General information
- Location: Front Street Oshawa, Ontario Canada
- Coordinates: 43°53′18″N 78°51′13″W﻿ / ﻿43.88833°N 78.85361°W
- Owner: Metrolinx
- Tracks: 2
- Connections: Durham Region Transit

Construction
- Parking: 1,228
- Accessible: Yes

History
- Opening: TBD

Services
| Preceding station | GO Transit |  |  | Following station |
| Thornton's Corners East towards Union |  | Lakeshore East (planned expansion) |  | Courtice towards Bowmanville |

Location

= Ritson Road GO Station =

Planned railway station in Oshawa, Ontario, Canada

Ritson Road GO Station is a planned GO Transit train station to be built by Metrolinx in Oshawa, Ontario, Canada as part of the approved expansion of train service on the Lakeshore East line to Bowmanville. It will be built on the south side of an existing freight rail line owned by Canadian Pacific Railway, on a section of land formerly occupied by Ontario Malleable Iron Company until 1977 and later by Knob Hill Farms (1980 to 2000) at 500 Howard Street in downtown Oshawa.

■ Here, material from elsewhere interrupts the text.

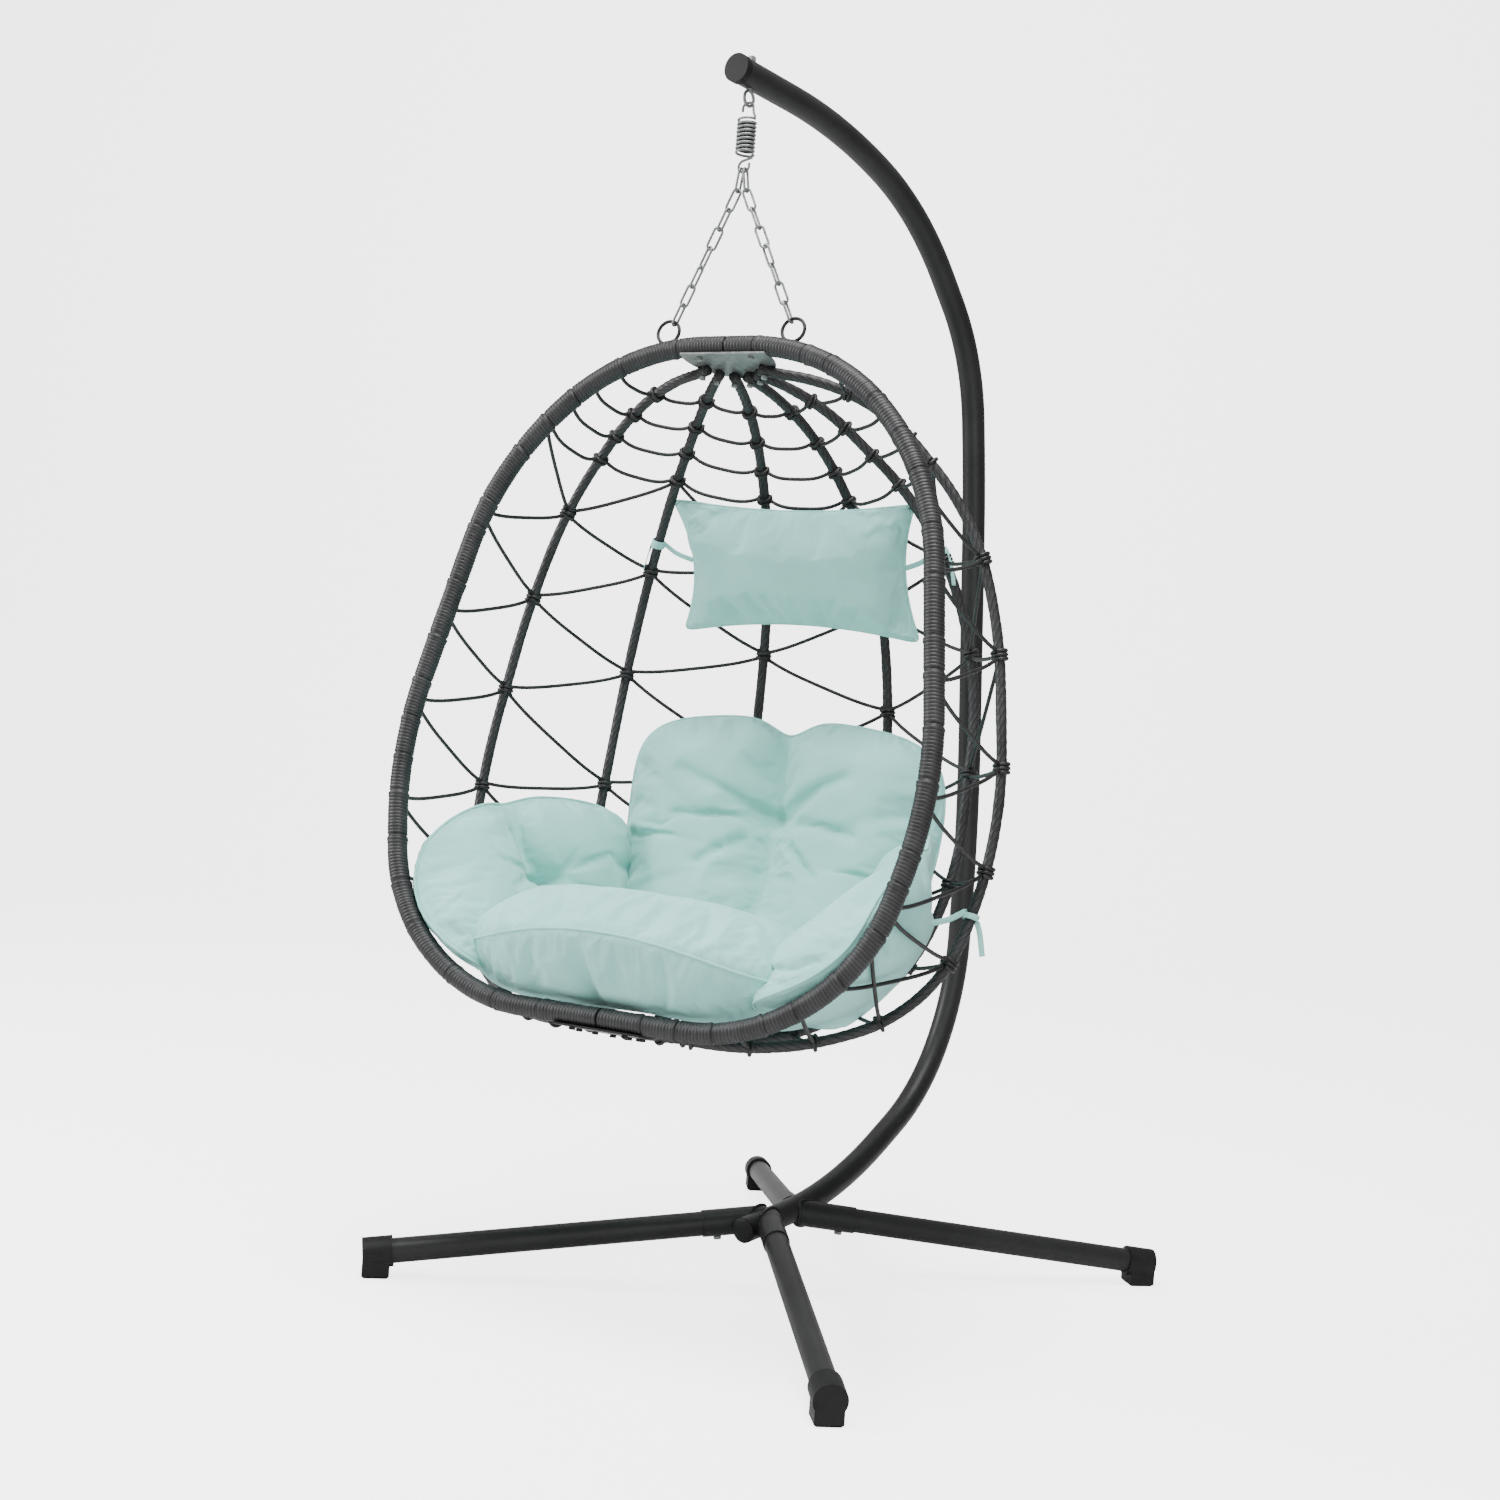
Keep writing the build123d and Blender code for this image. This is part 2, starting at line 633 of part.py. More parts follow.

In 2011, Metrolinx planned to abandon service at its existing Oshawa GO Station once the expansion was completed; thus, at that time, the Ritson Road location would have become the new Oshawa GO Station. However, by 2022, Metrolinx decided to continue to serve the existing Oshawa GO Station and chose the name of Ritson Road for the planned station.

==Description==
According to a 2011 environmental impact assessment, approximately 1,228 parking spaces would be supplied on opening day, and future parking expansions would be possible. Bike shelters, a bus loop and a kiss-and-ride area would be included. GO Transit planned to work with the City of Oshawa and preserve older façade sections of a building on the station site.

According to a 2023 revised proposal, the Bowmanville extension will be double-tracked between Courtice and Ritson Road GO Stations, and will be located on the south side of, and separate from, CP Rail's Belleville Subdivision. Station facilities will be located on the south side of the GO Transit tracks.

==History==
By 2011, Metrolinx was planning to convert a building that used to be a Knob Hill Farms grocery store at 500 Howard Street into a GO train station located near Simcoe Street, but the plans to build a station there were scrapped due to environmental concerns and the challenge of reaching a fair purchase price with the property owner. However, Metrolinx was ready to restart negotiations if both sides could come to an agreement on a fair purchase price for the building. Metrolinx ultimately expropriated the site and took possession of it on July 25, 2014, even though the purchase price had not been settled at that time.